A lot of pitchers did steroids to keep up with hitters. If everyone else was getting stronger and faster, then you wanted to get stronger and faster, too. If you were a pitcher, and the hitters were all getting stronger, that made your job that much more difficult. Roger used to talk about that a lot.
“You hitters are so darn strong from steroids,” he’d say.
“Yeah, but you pitchers are taking it, too. You’re just taking different types,” I’d respond.
And sometimes Roger would vent his frustration over the hits even the lesser players were starting to get off good pitchers. “Damn, that little guy hit it odd the end of the bat and almost drove it to the wall,” he would say. He would complain about guys who were hitting fifty homers when they had no business hitting thirty. It was becoming more difficult for pitchers all the time, he would complain.

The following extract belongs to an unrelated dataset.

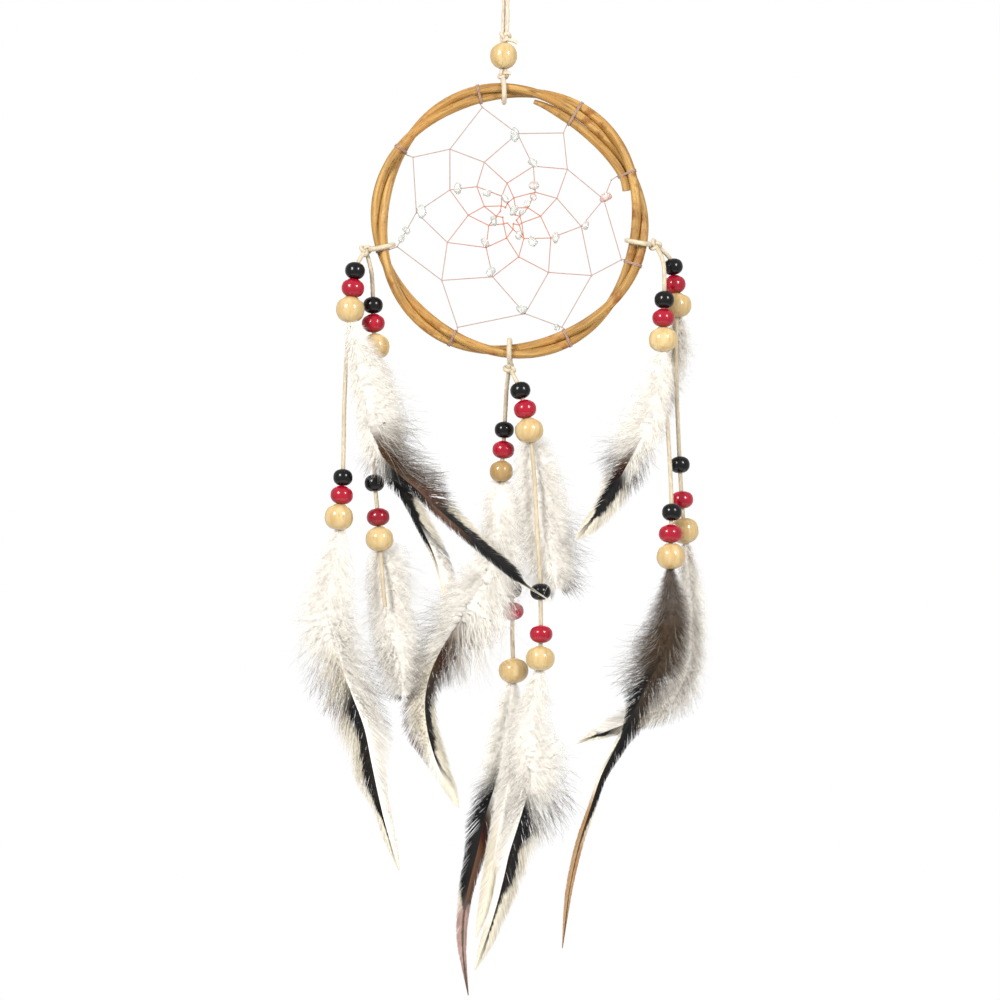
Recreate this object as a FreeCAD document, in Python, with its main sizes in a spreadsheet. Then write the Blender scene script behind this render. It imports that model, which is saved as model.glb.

I can’t give chapter and verse on Roger’s training regimen. But I’ll tell you what I was thinking at the time:
One of the classic signs of steroid use is when a player’s basic performance actually improves later in his career. One of the benefits of steroids is that they’re especially helpful in countering the effects of aging. So in Roger’s case, around the time that he was leaving Boston — and Dan Duquette, the general manager there, was saying he was “past his prime” — Roger decided to make some changes. He started working out harder. And whatever else he may have been doing to get stronger, he saw results. His fastball improved by a few miles per hour. He was a great pitcher long before then; it wasn’t his late-career surge that made him great. But he certainly stayed great far longer than most athletes could expect. There’s no question about that.”

Here’s what I say. Get Clemens up in front of that congressional committee in 10 days and ask him direct questions under oath and under threat of perjury sanctions. It might not get to the bottom of anything, but there will certainly be much higher stakes involved and much more on the line for anyone — be it Clemens, Andy Pettitte or Brian McNamee — who decides to not tell the truth. Far more on the line than there was in tonight’s television interview that, for me, raised more questions than it answered.